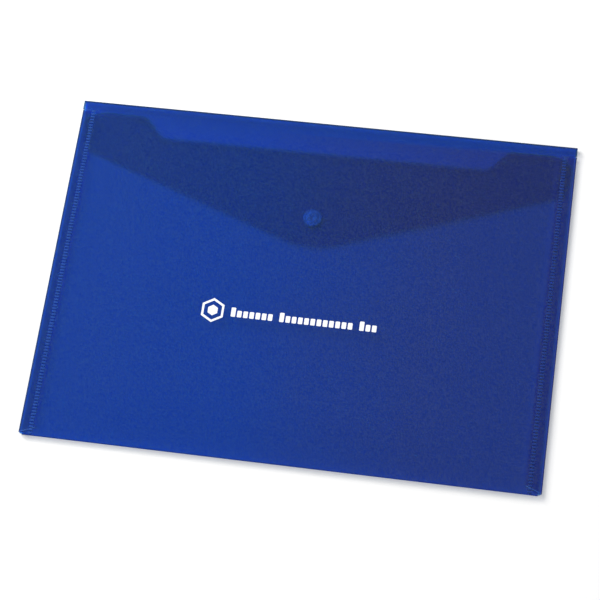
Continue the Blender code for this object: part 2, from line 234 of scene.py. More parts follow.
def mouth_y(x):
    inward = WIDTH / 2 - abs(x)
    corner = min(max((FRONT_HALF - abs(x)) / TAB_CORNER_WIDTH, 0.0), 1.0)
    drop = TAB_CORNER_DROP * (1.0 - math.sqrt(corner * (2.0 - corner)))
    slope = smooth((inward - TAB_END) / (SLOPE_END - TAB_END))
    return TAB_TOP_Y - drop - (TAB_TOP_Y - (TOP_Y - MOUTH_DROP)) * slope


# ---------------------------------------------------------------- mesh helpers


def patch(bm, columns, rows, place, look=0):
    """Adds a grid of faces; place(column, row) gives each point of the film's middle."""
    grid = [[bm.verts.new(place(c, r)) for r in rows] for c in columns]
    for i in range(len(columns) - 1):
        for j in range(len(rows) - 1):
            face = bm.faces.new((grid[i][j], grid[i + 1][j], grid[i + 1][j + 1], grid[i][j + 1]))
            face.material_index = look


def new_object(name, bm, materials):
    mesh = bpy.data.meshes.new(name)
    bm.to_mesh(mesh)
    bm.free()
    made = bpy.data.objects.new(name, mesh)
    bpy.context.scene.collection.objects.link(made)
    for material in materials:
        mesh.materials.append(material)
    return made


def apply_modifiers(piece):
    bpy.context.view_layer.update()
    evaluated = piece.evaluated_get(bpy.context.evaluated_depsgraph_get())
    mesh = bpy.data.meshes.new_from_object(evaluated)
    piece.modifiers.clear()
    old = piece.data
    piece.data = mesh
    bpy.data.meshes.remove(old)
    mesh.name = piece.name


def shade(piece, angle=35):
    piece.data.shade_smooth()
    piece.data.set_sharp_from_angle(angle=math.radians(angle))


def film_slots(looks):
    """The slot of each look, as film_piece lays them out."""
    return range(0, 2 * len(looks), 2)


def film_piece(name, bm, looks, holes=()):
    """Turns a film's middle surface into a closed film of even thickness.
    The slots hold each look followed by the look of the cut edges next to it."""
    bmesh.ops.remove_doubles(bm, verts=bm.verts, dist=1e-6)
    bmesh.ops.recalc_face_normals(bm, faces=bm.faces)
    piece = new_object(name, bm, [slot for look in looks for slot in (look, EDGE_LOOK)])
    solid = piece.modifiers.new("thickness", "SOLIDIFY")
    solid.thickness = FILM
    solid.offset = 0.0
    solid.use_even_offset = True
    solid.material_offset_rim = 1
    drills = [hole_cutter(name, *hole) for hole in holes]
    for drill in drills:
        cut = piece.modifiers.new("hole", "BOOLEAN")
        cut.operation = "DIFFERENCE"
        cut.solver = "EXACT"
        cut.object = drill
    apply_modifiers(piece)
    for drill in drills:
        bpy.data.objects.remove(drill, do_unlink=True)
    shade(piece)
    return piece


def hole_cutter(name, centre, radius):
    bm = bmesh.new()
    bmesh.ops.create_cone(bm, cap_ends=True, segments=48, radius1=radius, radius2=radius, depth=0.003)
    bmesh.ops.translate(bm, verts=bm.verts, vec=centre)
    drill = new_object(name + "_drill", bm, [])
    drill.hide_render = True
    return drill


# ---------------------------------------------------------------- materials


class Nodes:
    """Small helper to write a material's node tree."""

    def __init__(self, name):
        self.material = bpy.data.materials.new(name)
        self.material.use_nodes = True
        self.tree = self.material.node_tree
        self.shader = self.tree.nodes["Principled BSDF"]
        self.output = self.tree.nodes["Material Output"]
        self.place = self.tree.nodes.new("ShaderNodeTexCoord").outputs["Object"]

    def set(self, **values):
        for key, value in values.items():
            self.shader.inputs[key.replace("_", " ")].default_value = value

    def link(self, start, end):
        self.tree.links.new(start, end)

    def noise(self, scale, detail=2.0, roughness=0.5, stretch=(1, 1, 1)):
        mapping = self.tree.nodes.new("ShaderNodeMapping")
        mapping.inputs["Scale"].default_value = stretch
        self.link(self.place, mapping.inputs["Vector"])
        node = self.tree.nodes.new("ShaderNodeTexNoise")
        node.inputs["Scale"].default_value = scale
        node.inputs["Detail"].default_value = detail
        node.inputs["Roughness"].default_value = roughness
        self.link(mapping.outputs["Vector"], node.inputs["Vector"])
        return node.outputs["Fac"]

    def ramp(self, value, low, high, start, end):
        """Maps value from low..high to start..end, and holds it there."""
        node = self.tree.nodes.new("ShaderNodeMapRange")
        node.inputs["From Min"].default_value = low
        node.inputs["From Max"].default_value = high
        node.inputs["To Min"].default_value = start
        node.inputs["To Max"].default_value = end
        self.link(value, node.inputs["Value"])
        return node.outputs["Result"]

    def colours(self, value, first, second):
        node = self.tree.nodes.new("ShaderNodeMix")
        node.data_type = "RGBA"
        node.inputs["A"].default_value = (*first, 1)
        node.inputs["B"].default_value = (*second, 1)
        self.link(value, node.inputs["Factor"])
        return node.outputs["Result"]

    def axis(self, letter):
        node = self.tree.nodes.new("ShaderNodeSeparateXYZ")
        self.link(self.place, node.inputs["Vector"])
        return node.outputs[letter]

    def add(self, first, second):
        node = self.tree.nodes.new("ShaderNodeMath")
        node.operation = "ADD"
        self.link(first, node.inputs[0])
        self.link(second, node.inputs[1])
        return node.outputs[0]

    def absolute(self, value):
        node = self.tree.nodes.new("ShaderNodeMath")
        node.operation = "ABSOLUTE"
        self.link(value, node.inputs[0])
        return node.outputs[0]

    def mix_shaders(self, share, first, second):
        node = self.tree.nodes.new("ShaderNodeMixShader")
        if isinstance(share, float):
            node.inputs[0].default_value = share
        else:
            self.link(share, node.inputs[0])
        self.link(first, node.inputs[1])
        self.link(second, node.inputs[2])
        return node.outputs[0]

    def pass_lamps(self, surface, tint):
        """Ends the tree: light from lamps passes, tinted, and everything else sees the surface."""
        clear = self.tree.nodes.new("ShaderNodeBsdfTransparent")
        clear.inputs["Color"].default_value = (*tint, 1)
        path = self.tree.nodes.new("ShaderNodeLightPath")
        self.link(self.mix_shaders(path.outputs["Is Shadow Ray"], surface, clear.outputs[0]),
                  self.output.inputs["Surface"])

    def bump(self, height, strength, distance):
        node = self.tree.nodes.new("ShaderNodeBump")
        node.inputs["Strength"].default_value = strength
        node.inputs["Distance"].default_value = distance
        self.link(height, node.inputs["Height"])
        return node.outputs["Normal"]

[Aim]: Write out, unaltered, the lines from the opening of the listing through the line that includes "return range(0, 2 * len(looks), 2)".

[Response]:
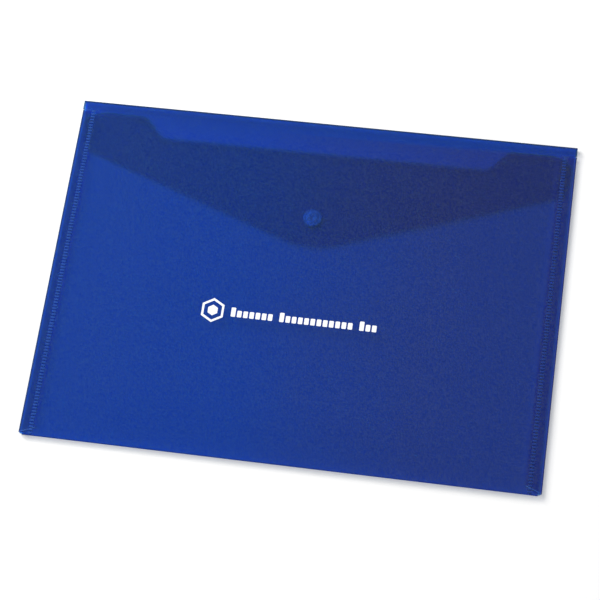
Continue the Blender code for this object: part 2, from line 234 of scene.py. More parts follow.
def mouth_y(x):
    inward = WIDTH / 2 - abs(x)
    corner = min(max((FRONT_HALF - abs(x)) / TAB_CORNER_WIDTH, 0.0), 1.0)
    drop = TAB_CORNER_DROP * (1.0 - math.sqrt(corner * (2.0 - corner)))
    slope = smooth((inward - TAB_END) / (SLOPE_END - TAB_END))
    return TAB_TOP_Y - drop - (TAB_TOP_Y - (TOP_Y - MOUTH_DROP)) * slope


# ---------------------------------------------------------------- mesh helpers


def patch(bm, columns, rows, place, look=0):
    """Adds a grid of faces; place(column, row) gives each point of the film's middle."""
    grid = [[bm.verts.new(place(c, r)) for r in rows] for c in columns]
    for i in range(len(columns) - 1):
        for j in range(len(rows) - 1):
            face = bm.faces.new((grid[i][j], grid[i + 1][j], grid[i + 1][j + 1], grid[i][j + 1]))
            face.material_index = look


def new_object(name, bm, materials):
    mesh = bpy.data.meshes.new(name)
    bm.to_mesh(mesh)
    bm.free()
    made = bpy.data.objects.new(name, mesh)
    bpy.context.scene.collection.objects.link(made)
    for material in materials:
        mesh.materials.append(material)
    return made


def apply_modifiers(piece):
    bpy.context.view_layer.update()
    evaluated = piece.evaluated_get(bpy.context.evaluated_depsgraph_get())
    mesh = bpy.data.meshes.new_from_object(evaluated)
    piece.modifiers.clear()
    old = piece.data
    piece.data = mesh
    bpy.data.meshes.remove(old)
    mesh.name = piece.name


def shade(piece, angle=35):
    piece.data.shade_smooth()
    piece.data.set_sharp_from_angle(angle=math.radians(angle))


def film_slots(looks):
    """The slot of each look, as film_piece lays them out."""
    return range(0, 2 * len(looks), 2)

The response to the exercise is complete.